I've whored mingled enough with the magazine world to understand that publishing "best/worst" lists are fun and engaging.  Some choices will be universally acknowledged, others will provoke controversy and debate, and so forth.  Lists are always going to engage the readers.  It's almost impossible to get them wrong. 

I bring this up because The Atlantic's list of the best and worst foreign policy presidents of the past century is really, really wrong. 

Democracy Arsenal's Michael Cohen cobbled together the list.  Here are his criteria: 

After reaching out to host of historians, foreign policy experts, academics and various think tankers here's one stab at answering a question which, in many respects, has no right answer. How you choose the best and worst foreign policy President depends in large measure on what values inform your vision of what a good foreign policy looks like. If you're a foreign policy idealist, Wilson would seem pretty good; a foreign policy realist; you might cast a vote for George H.W Bush or even Richard Nixon. If you prefer your presidents to talk tough, Harry Truman might be your man; if you prefer a more modest and less partisan figure, Dwight Eisenhower might float your boat.

As my list suggests, I tend to lean toward the more restrained, pragmatic realists who are suspicious about the use of force. Conversely, I'm more wary of not only the idealistic and ideologically driven presidents, but also those who use foreign policy, most destructively, as a tool of domestic politics.

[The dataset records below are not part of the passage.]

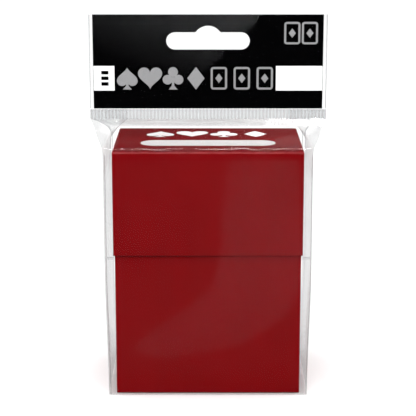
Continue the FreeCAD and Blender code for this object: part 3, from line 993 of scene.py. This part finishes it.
def softbox(name, place, target, width, height, radiance):
    """A rectangular light that faces target and isn't seen itself; radiance is its brightness."""
    light = bpy.data.lights.new(name, "AREA")
    light.shape = "RECTANGLE"
    light.size, light.size_y = width, height
    light.energy = radiance * math.pi * width * height
    lamp = bpy.data.objects.new(name, light)
    lamp.visible_camera = False
    aim = (Vector(target) - Vector(place)).to_track_quat("-Z", "Y").to_matrix().to_4x4()
    lamp.matrix_world = Matrix.Translation(place) @ aim
    bpy.context.scene.collection.objects.link(lamp)
    return lamp


def lights():
    """White surroundings, a soft key in front, a strip overhead and one at each side, and the cards."""
    world = bpy.data.worlds.new("surroundings")
    world.use_nodes = True
    backdrop = world.node_tree.nodes["Background"]
    backdrop.inputs["Color"].default_value = (1, 1, 1, 1)
    backdrop.inputs["Strength"].default_value = 1.05
    bpy.context.scene.world = world
    middle = (0, 0, 0.07)
    softbox("key_front", (-0.20, -0.80, 0.75), middle, 1.3, 0.9, 1.6)
    softbox("streak_above", (0.10, -0.22, 0.85), middle, 0.45, 0.035, 10.0)
    for side, word in ((-1, "left"), (1, "right")):
        softbox(f"strip_{word}", (side * 0.75, -0.25, 0.25), middle, 0.03, 0.7, 12.0)
    floor_mats()
    header_cards()
    front_card()
    lid_cards()


def reflected_card(name, corners, start, end, dim, bright):
    """A card seen only in reflections, from dim at start to bright at end."""
    mesh = bpy.data.meshes.new(name)
    mesh.from_pydata(corners, [], [tuple(range(len(corners)))])
    mesh.materials.append(glow(name + "_light", start, end, dim, bright))
    card = bpy.data.objects.new(name, mesh)
    for kind in ("camera", "diffuse", "transmission", "volume_scatter", "shadow"):
        setattr(card, "visible_" + kind, False)
    bpy.context.scene.collection.objects.link(card)


def plain_card(name, corners, brightness):
    """A card of even brightness, seen only in reflections; a black one shades what it is reflected in."""
    reflected_card(name, corners, corners[0], corners[2], brightness, brightness)


def floor_mats():
    """Cards flat on the paper round the part, as bright as it, for the film to reflect evenly."""
    near_x, near_y, far, z = 60 * MM, 45 * MM, 700 * MM, 1.5 * MM
    mats = {
        "front": (-far, -far, far, -near_y),
        "back": (-far, near_y, far, far),
        "left": (-far, -near_y, -near_x, near_y),
        "right": (near_x, -near_y, far, near_y),
    }
    for word, (x0, y0, x1, y1) in mats.items():
        plain_card(f"{word}_mat", flat_corners(x0, y0, x1, y1, z), FLOOR_GLOW)


def header_cards():
    """A card that puts a soft diagonal sheen on the header, and a black one behind it."""
    y = -0.51
    outline = [(0.045, 0.094), (-0.032, 0.018), (-0.100, 0.018), (-0.100, 0.100), (0.050, 0.100)]
    sheen = [(x, y, z) for x, z in outline]
    reflected_card("header_sheen", sheen, (-0.030, y, 0.034), (0.0, y, 0.108), 0.0, 5.5)
    shade_y = y - 2 * MM
    shade = [(-0.16, shade_y, 0.0), (0.16, shade_y, 0.0), (0.16, shade_y, 0.125), (-0.16, shade_y, 0.125)]
    plain_card("header_shade", shade, 0.0)


def front_card():
    """A card on the floor, whose reflection sweeps down the front and curls to the left."""
    z = 2 * MM
    outline = [
        (0.022, -0.60),
        (0.017, -0.44),
        (0.012, -0.30),
        (0.008, -0.21),
        (0.001, -0.15),
        (-0.016, -0.11),
        (-0.034, -0.075),
        (-0.020, -0.060),
        (0.012, -0.075),
        (0.034, -0.110),
        (0.047, -0.18),
        (0.075, -0.60),
    ]
    sweep = [(x, y, z) for x, y in outline]
    reflected_card("front_sheen", sweep, (0.0, -0.05, z), (0.0, -0.20, z), 3.6, 4.6)


def lid_cards():
    """Cards that put streaks on the film over the lid's top and its front edge, and a black one behind."""
    top = [(0.01, 0.42, 0.34), (0.12, 0.42, 0.34), (0.16, 0.60, 0.80), (0.05, 0.60, 0.80)]
    reflected_card("top_sheen", top, (0.02, 0.5, 0.6), (0.09, 0.5, 0.6), 5.0, 60.0)
    edge = flat_corners(-0.22, -0.10, 0.22, 0.20, 0.60)
    reflected_card("edge_streak", edge, edge[0], edge[1], 30.0, 60.0)
    shade = [(-0.6, 0.64, 0.10), (0.6, 0.64, 0.10), (0.6, 0.64, 0.95), (-0.6, 0.64, 0.95)]
    plain_card("lid_shade", shade, 0.0)


def camera():
    """Square on to the front, a little above."""
    distance, elevation, aim = 0.524, math.radians(13.0), Vector((0, 0, 0.0803))
    data = bpy.data.cameras.new("camera")
    data.sensor_width = 36.0
    data.lens = 115.4
    data.shift_y = -0.07
    data.clip_start = 0.01
    eye = bpy.data.objects.new("camera", data)
    back = Vector((0, -math.cos(elevation), math.sin(elevation)))
    eye.location = aim + back * distance
    eye.rotation_mode = "QUATERNION"
    eye.rotation_quaternion = (-back).to_track_quat("-Z", "Y")
    bpy.context.scene.collection.objects.link(eye)
    bpy.context.scene.camera = eye


dress_frame()
header_print()
header_welds()
lid_mark()
pouch_film()
back_sheet()
base_film()
base_crimp()
hood_film()
crimped_seal()
stage()
lights()
camera()
bpy.context.scene.view_settings.view_transform = "Standard"
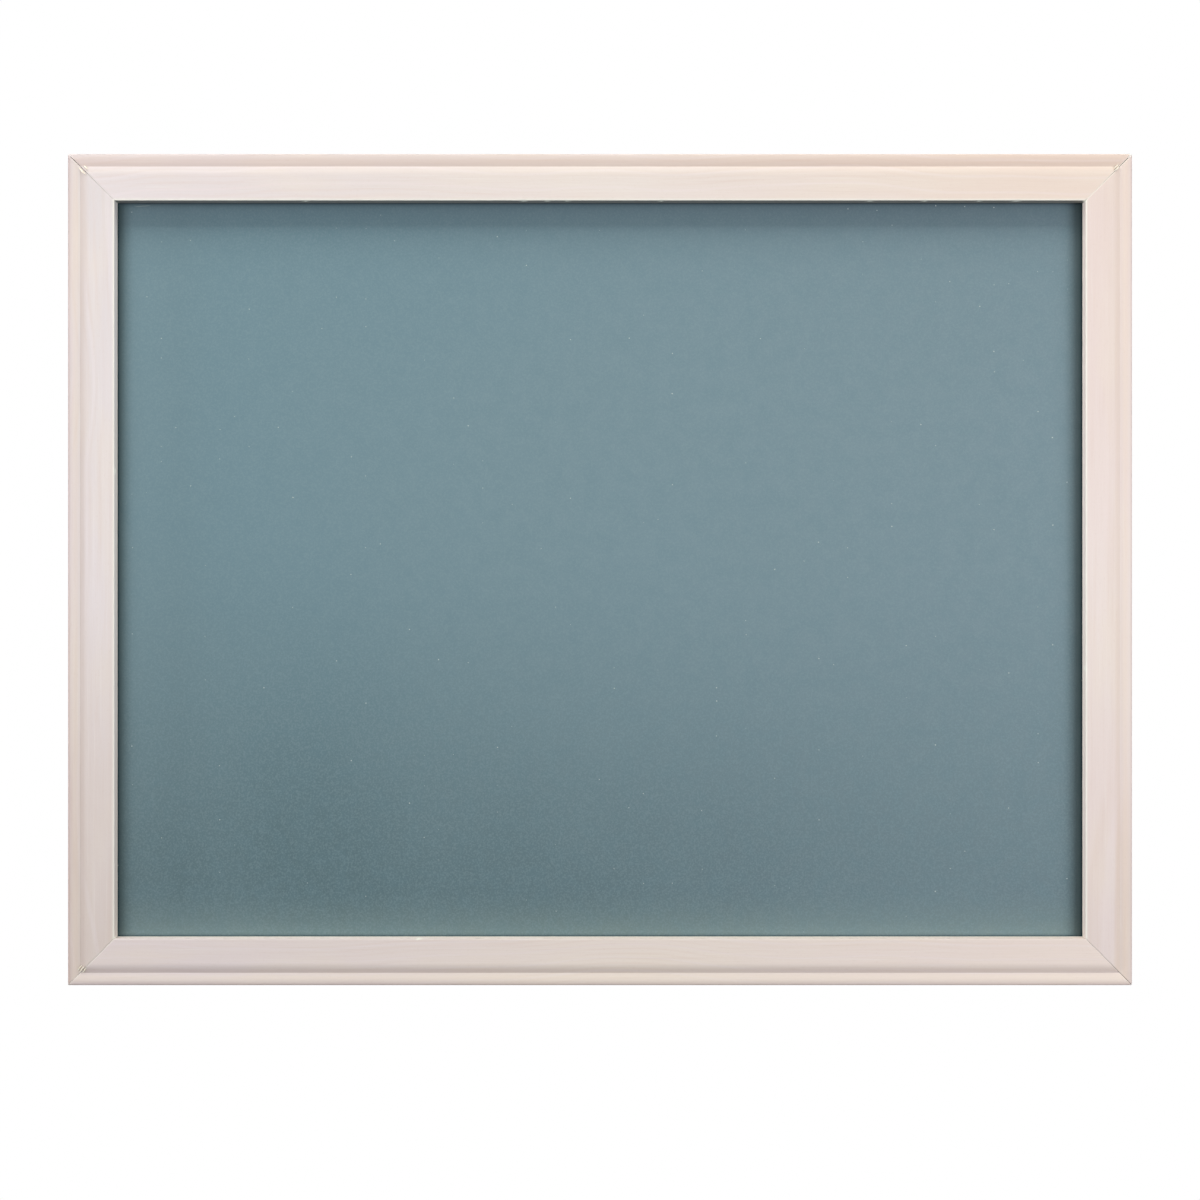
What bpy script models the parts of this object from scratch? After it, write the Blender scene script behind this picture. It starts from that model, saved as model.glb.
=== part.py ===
"""A framed wall chalkboard: four mitred lengths of wooden moulding round a slate-coloured panel.

The board faces -Y, with +X to the viewer's right and +Z up. The origin is on the plane of
the frame's back, midway between the pivots of the two hanging rings. Sizes are in metres.

The frame is drawn once, as the section of its moulding. u runs outwards from the sight edge,
which is the inner edge that the viewer sees, and v runs forwards from the back of the frame.
"""

import math
from collections import namedtuple

import bmesh
import bpy
from mathutils import Matrix, Vector

# The sight opening, through which the writing surface shows
SIGHT_WIDTH = 0.600
SIGHT_HEIGHT = 0.456

# The moulding's section
STOCK_THICKNESS = 0.019
FLAT_WIDTH = 0.015
SHOULDER_WIDTH = 0.0062
SHOULDER_ROUNDED = 0.0036
SHOULDER_SLOPE = math.radians(17)
BEAD_WIDTH = 0.0078
BEAD_RADIUS = 0.022
QUIRK_TO_CREST = 0.0042
LIP_DEPTH = 0.0082
RABBET_WIDTH = 0.0065
ARRIS = 0.0004

# Clearances: between pieces that touch, along a mitre, and round the panel in its rabbet
SEAT_GAP = 0.0003
MITRE_GAP = 0.0003
PANEL_PLAY = 0.001

# The panel: a coated writing sheet on a hardboard core
SHEET_THICKNESS = 0.0005
CORE_THICKNESS = 0.0032

# The framer's points, thin steel tabs driven into the rabbet wall behind the panel
POINT_LENGTH = 0.015
POINT_WIDTH = 0.0055
POINT_THICKNESS = 0.0005
POINT_DRIVEN = 0.008
POINT_TIP = 0.003
POINT_PITCH = 0.150

# The V-nails, driven from the back across each mitre
NAIL_LEG = 0.0055
NAIL_THICKNESS = 0.0005
NAIL_HEIGHT = 0.010
NAIL_HALF_ANGLE = math.radians(40)
NAIL_SUNK = 0.0003
NAIL_FROM_RABBET = 0.0065
NAIL_SPACING = 0.0085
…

OK, fair enough.  Here's his list: 

The Five Best Presidents:  1) FDR; 2) Dwight Eisenhower; 3) George H.W. Bush; 4) Ronald Reagan; 5) John F. Kennedy

The Five Worst Presidents:  1) LBJ; 2) Jimmy Carter; 3) Woodrow Wilson; 4) Harry Truman; 5) Richard Nixon. 

I'll let Tom Ricks rebut the JFK assessment on his own blog.  I'll let my readers make other objections -- and there are many ones to make -- with most of he list.  My problem is with the assessment of Harry Truman as, somehow, one of the five worst foreign policy presidents of the last century. 

Here's Cohen's explanation -- let's do this by paragraph, shall we? 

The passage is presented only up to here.